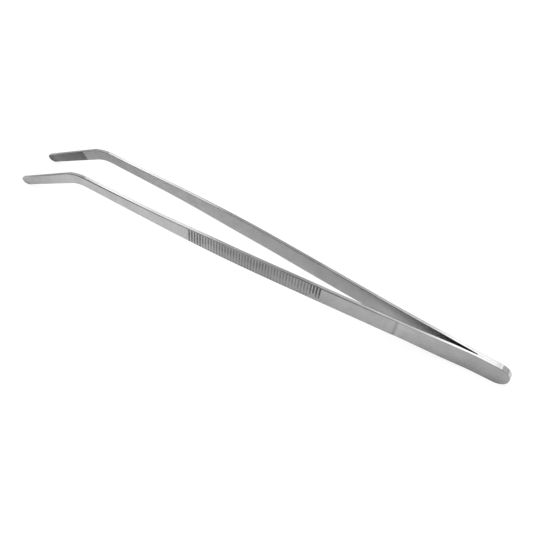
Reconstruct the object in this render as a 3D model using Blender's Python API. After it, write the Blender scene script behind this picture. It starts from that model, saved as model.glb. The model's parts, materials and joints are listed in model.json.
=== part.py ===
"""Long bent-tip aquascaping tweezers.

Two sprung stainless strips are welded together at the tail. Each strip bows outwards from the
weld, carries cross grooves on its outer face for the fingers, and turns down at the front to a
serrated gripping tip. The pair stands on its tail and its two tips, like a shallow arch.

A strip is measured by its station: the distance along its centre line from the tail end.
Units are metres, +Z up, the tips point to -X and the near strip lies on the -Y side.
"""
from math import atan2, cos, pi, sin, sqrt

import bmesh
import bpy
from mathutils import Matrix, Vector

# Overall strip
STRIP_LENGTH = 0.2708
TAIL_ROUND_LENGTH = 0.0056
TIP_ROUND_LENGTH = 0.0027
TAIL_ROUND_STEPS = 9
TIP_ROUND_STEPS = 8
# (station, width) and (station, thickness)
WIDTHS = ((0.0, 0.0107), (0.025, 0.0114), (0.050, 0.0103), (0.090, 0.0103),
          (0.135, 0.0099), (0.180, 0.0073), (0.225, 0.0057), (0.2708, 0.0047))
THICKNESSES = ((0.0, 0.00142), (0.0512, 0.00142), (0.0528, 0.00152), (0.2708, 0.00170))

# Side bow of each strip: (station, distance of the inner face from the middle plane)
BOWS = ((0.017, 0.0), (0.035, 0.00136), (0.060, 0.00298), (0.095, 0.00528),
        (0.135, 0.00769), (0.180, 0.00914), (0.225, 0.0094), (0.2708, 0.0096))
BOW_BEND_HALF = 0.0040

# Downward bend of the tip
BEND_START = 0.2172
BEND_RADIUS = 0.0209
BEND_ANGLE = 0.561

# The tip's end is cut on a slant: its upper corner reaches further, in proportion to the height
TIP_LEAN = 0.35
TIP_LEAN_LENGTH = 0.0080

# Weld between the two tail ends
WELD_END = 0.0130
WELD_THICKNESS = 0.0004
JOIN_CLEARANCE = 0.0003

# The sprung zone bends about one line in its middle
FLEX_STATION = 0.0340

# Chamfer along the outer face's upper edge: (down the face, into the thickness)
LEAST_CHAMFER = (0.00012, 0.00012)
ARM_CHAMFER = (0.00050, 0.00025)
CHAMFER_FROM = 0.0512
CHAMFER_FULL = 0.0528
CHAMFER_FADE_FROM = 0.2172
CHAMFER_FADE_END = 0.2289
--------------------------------
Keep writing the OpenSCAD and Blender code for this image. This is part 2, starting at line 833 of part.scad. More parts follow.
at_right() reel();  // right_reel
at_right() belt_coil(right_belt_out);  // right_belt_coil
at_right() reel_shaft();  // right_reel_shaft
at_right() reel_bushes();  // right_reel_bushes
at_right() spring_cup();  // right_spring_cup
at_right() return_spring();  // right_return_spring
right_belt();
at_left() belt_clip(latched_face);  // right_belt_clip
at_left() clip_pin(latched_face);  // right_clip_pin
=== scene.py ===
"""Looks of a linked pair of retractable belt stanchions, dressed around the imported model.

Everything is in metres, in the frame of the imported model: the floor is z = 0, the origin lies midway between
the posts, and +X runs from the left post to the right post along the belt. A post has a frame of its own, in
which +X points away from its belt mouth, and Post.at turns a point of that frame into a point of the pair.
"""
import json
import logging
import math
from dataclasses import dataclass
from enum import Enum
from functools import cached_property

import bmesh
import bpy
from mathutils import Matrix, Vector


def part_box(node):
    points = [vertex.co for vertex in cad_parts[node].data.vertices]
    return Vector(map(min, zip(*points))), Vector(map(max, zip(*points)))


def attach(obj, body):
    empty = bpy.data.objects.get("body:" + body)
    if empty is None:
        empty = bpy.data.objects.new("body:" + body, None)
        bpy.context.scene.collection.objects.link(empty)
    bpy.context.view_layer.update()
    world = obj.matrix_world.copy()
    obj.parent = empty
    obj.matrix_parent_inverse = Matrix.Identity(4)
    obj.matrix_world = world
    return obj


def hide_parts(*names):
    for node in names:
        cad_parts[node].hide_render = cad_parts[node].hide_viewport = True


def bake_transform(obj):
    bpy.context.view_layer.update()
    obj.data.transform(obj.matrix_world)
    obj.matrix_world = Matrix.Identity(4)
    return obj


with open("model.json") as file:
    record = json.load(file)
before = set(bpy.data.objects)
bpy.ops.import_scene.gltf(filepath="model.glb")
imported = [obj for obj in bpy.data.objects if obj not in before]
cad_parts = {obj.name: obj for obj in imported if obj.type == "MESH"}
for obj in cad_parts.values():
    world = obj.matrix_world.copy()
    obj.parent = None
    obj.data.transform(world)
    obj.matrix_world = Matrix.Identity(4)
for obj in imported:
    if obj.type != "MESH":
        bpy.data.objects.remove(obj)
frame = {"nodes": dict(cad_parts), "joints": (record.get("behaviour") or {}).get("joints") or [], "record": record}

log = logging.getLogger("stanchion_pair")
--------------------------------
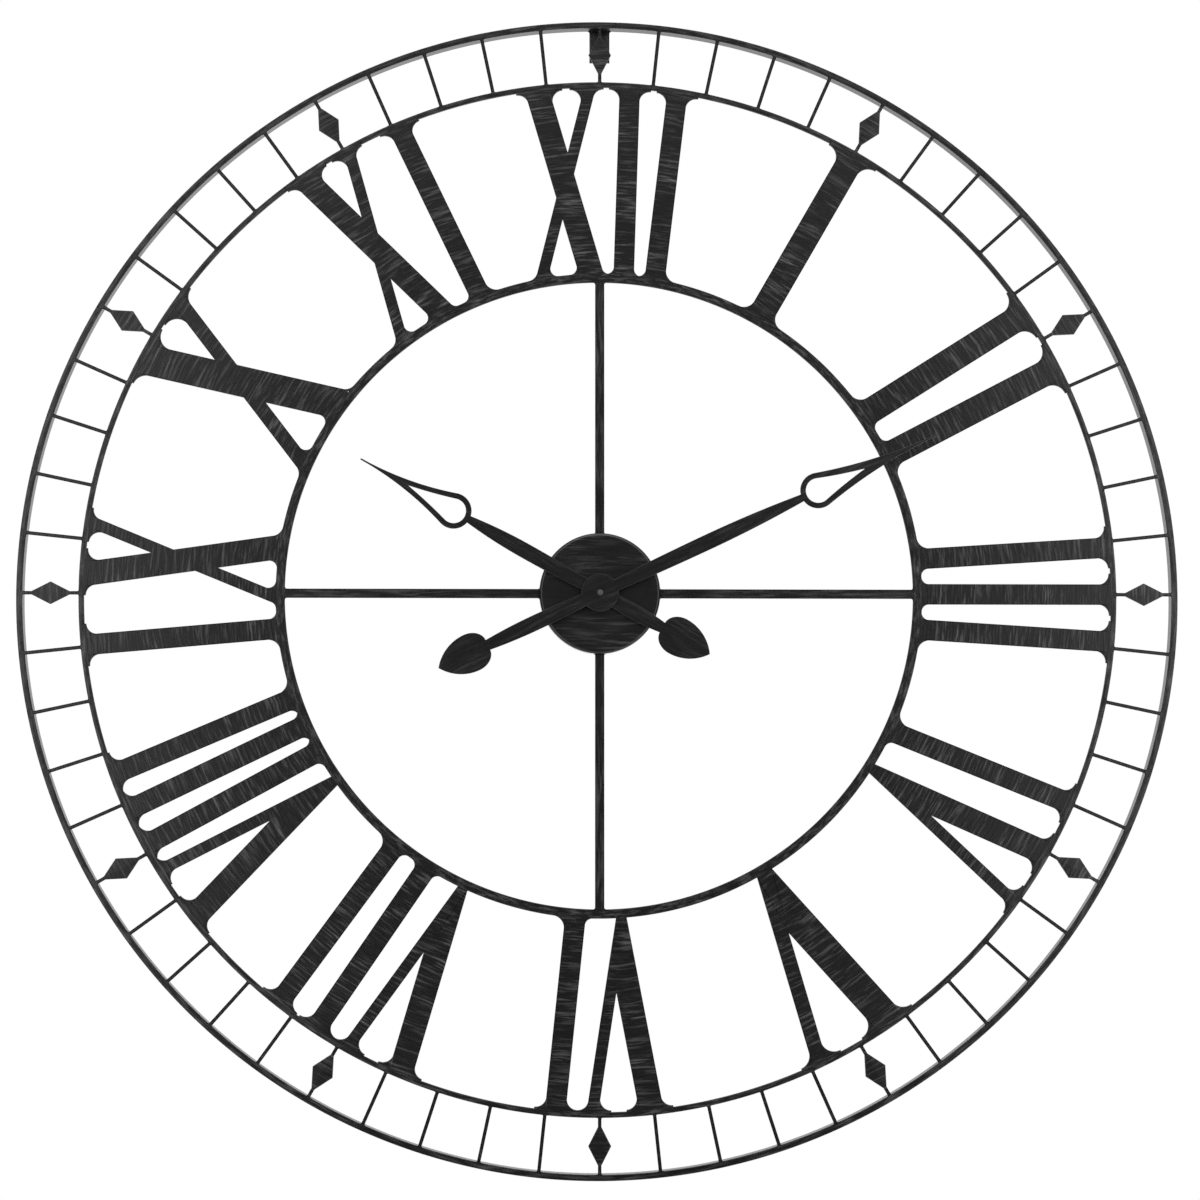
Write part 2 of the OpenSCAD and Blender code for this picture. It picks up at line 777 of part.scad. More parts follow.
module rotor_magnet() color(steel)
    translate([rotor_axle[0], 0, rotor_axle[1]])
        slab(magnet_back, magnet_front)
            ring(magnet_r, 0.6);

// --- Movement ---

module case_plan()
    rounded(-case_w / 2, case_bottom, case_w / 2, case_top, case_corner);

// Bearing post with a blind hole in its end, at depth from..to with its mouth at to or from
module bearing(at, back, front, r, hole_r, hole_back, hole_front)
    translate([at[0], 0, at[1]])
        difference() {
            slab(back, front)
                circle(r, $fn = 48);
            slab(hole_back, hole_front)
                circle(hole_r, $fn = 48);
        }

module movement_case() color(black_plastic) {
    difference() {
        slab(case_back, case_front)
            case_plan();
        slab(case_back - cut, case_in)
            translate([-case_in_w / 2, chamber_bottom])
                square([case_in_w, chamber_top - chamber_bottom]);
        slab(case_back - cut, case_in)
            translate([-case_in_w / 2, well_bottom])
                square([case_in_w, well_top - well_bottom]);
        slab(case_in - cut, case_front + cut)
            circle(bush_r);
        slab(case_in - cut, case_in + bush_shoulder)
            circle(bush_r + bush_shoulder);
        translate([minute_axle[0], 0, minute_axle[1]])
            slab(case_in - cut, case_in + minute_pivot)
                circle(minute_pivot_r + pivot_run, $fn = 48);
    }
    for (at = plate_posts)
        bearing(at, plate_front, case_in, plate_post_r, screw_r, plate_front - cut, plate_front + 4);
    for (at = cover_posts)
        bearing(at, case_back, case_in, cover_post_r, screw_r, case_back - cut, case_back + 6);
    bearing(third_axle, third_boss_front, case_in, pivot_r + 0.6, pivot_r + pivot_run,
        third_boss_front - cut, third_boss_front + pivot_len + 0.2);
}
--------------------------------
*GIVEN REQUEST*. Above are the records. Copy the lines beginning at the one that has "right_belt();" and ending with the one that has "for node in", unchanged.

*RESPONSE TO THE TASK*.
right_belt();
at_left() belt_clip(latched_face);  // right_belt_clip
at_left() clip_pin(latched_face);  // right_clip_pin
=== scene.py ===
"""Looks of a linked pair of retractable belt stanchions, dressed around the imported model.

Everything is in metres, in the frame of the imported model: the floor is z = 0, the origin lies midway between
the posts, and +X runs from the left post to the right post along the belt. A post has a frame of its own, in
which +X points away from its belt mouth, and Post.at turns a point of that frame into a point of the pair.
"""
import json
import logging
import math
from dataclasses import dataclass
from enum import Enum
from functools import cached_property

import bmesh
import bpy
from mathutils import Matrix, Vector


def part_box(node):
    points = [vertex.co for vertex in cad_parts[node].data.vertices]
    return Vector(map(min, zip(*points))), Vector(map(max, zip(*points)))


def attach(obj, body):
    empty = bpy.data.objects.get("body:" + body)
    if empty is None:
        empty = bpy.data.objects.new("body:" + body, None)
        bpy.context.scene.collection.objects.link(empty)
    bpy.context.view_layer.update()
    world = obj.matrix_world.copy()
    obj.parent = empty
    obj.matrix_parent_inverse = Matrix.Identity(4)
    obj.matrix_world = world
    return obj


def hide_parts(*names):
    for node in names:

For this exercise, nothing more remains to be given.